An excerpt from a book that Anette wrote, titled, We Live Inside One Another also speaks to this idea. “Someone said of these spaces, that they were the waiting room of death. But it’s not true, in these spaces everything that isn’t dead exists.’ This book in a way is about losing my father, it’s very personal… It's about working, and losing my father, and the moments in the day where he returns to me.”

"Alfabet 7" 2012 by Anette Harboe Flensburg.

Anette’s father died in 2003, being very close to him, this was an incredibly challenging time. “Losing a parent is very hard and is a reminder of how important it is to find the family you choose — to surround yourself with people who you can always talk to, who feel like home, the ones you have chosen for yourself.” Anette continues, “There are many people who in their everyday lives feel lonely. How much do we really talk to each other? How often do we delve under the surface? This is where art can do something unique in my opinion. I think it’s important not to repress these things, but to confront these issues once in a while, and talk about them with ourselves and others.”

Anette’s house is a classic 1952, mid-century modern Danish home. Easily accessed by train from Humlebaek Station, the same stop you get off at to walk to the Louisiana Museum. “Bjørn and I are always in Louisiana, being a five-minute walk away, it’s not difficult to keep up with all their events and exhibitions.”

When asking her what it’s been like to be married to a fellow artist, she responds saying, “It’s never been something that was a conflict for me, as I have always had strong relationships. My friends and my boyfriends were always people who were making art. I am very good at being alone when I work. I can be alone for hours. That said, I’d feel completely lost if I didn’t have my friends and my husband at the end of the day.”

“My paintings are always hopeful in a way, open, but at the same time, have ripples of melancholy”

Anette met her husband Bjørn Poulsen on a high school summer trip in 1987, Bjørn was her teacher. Anette 26, Bjørn 28. “It’s a rough world, sometimes, and having this stability, the red-thread of a continual relationship, a person who’s there, witnessing your evolution… Of course we’ve had problems, now and then, but we know each other so well, we support each other, and we’re each other’s most trusted critics… our relationship has been very important, to us, and both our work.”

"Skyggespil" 2020 by Anette Harboe Flensburg

Impermanence isn’t just a philosophy humming beneath Anette’s work, it’s a state she honours. “My paintings are always hopeful in a way, open, but at the same time, have ripples of melancholy, loss, isolation and loneliness seeping in. My work has always been around those issues… “What is this? What is this?” Anette keeps saying. Interrogating her work as a means of keeping it at arms length. As long as the question remains unresolved, the potency of the scene, the ambiguity and tension is preserved. 

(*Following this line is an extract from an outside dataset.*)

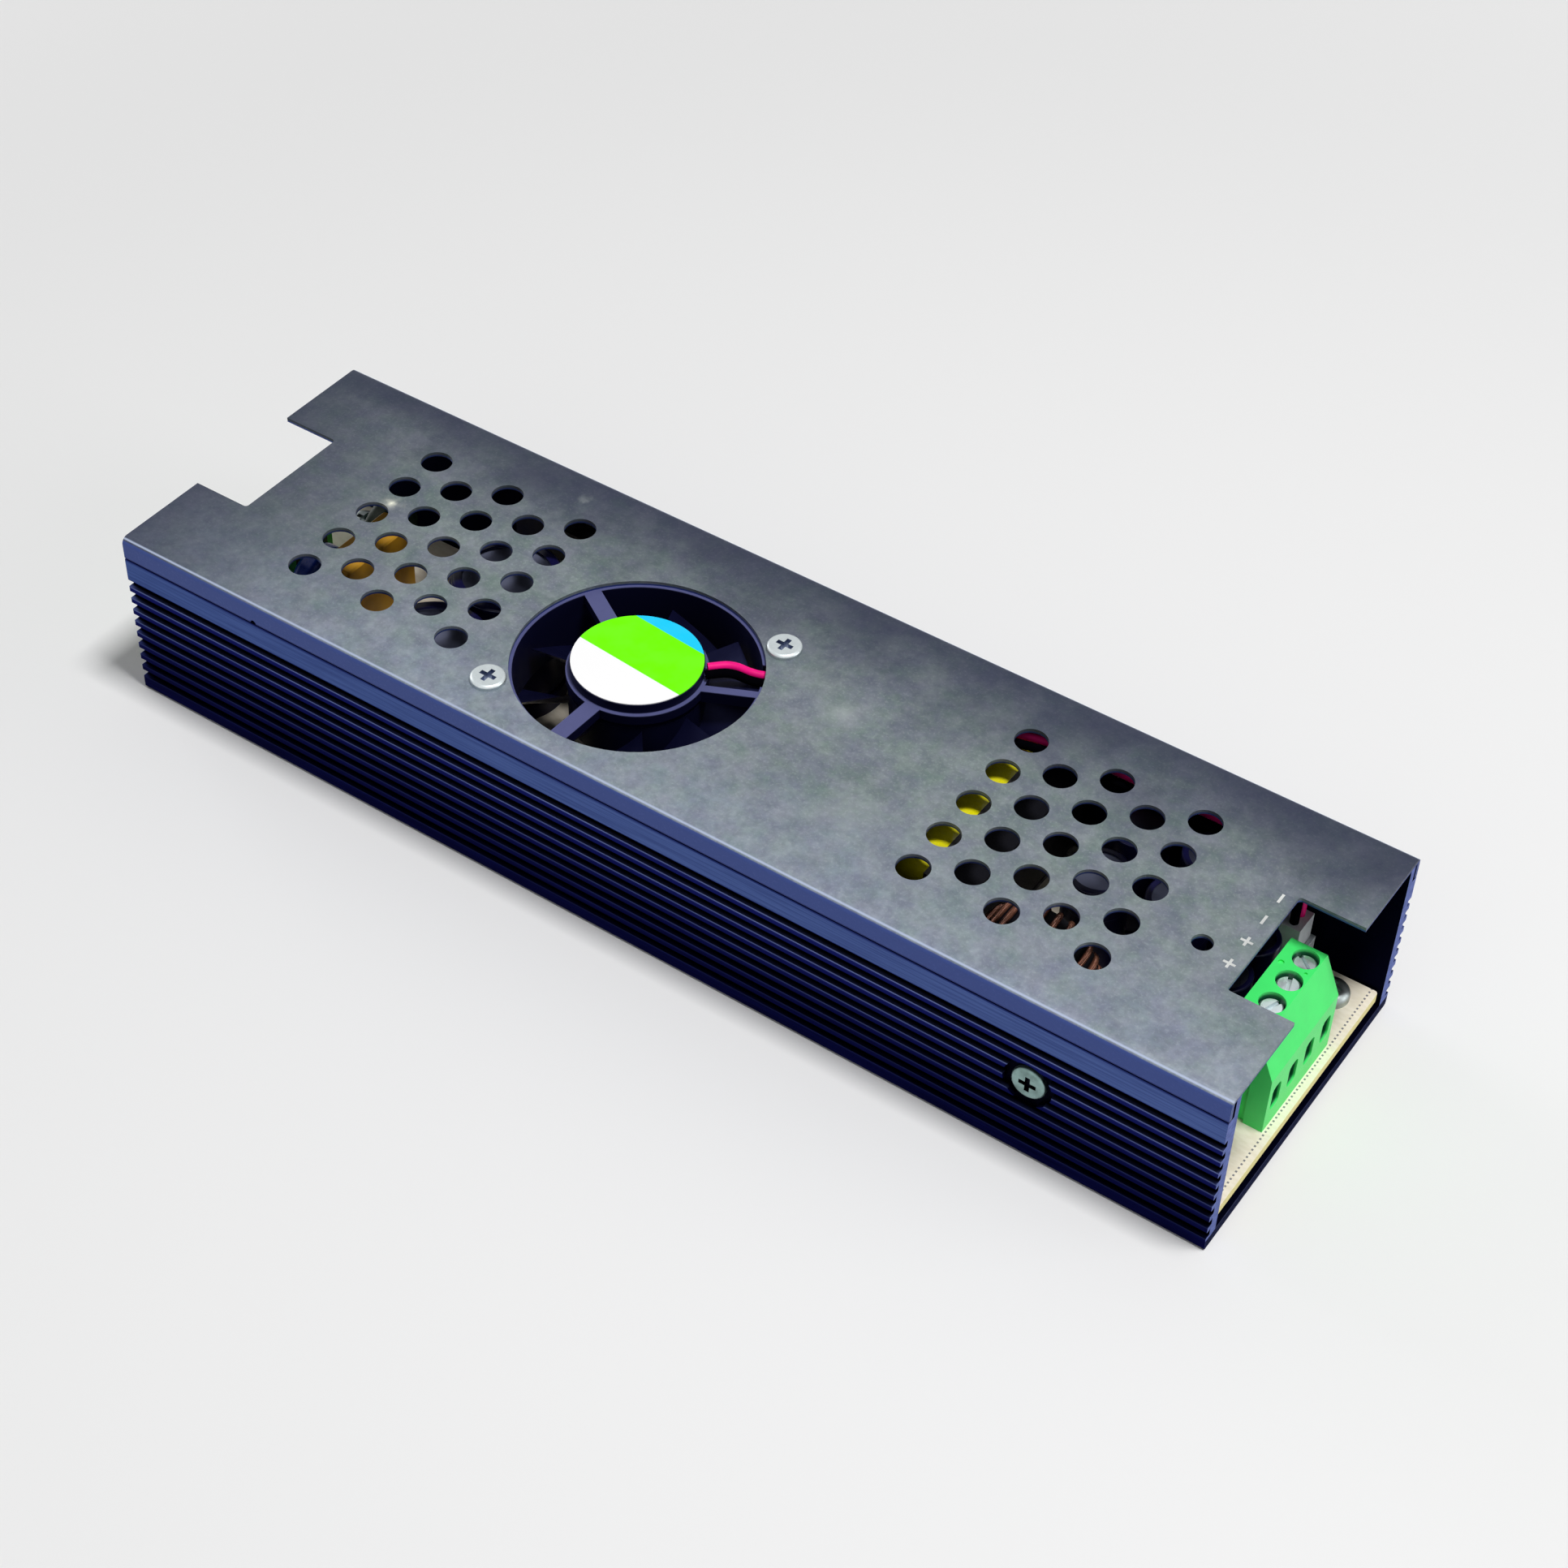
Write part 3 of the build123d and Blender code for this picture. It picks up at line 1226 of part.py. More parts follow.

Her acceptance of how things begin, end, and must be started anew, again and again, is a current made visible through her entire body of work. “The fact that we will die alone is an awareness we live with” Anette shares at the end of the interview, and it brings up another line she wrote in her book, We Live Inside On Another… “On the other side live people. Their footsteps wear a border, thinner and thinner.”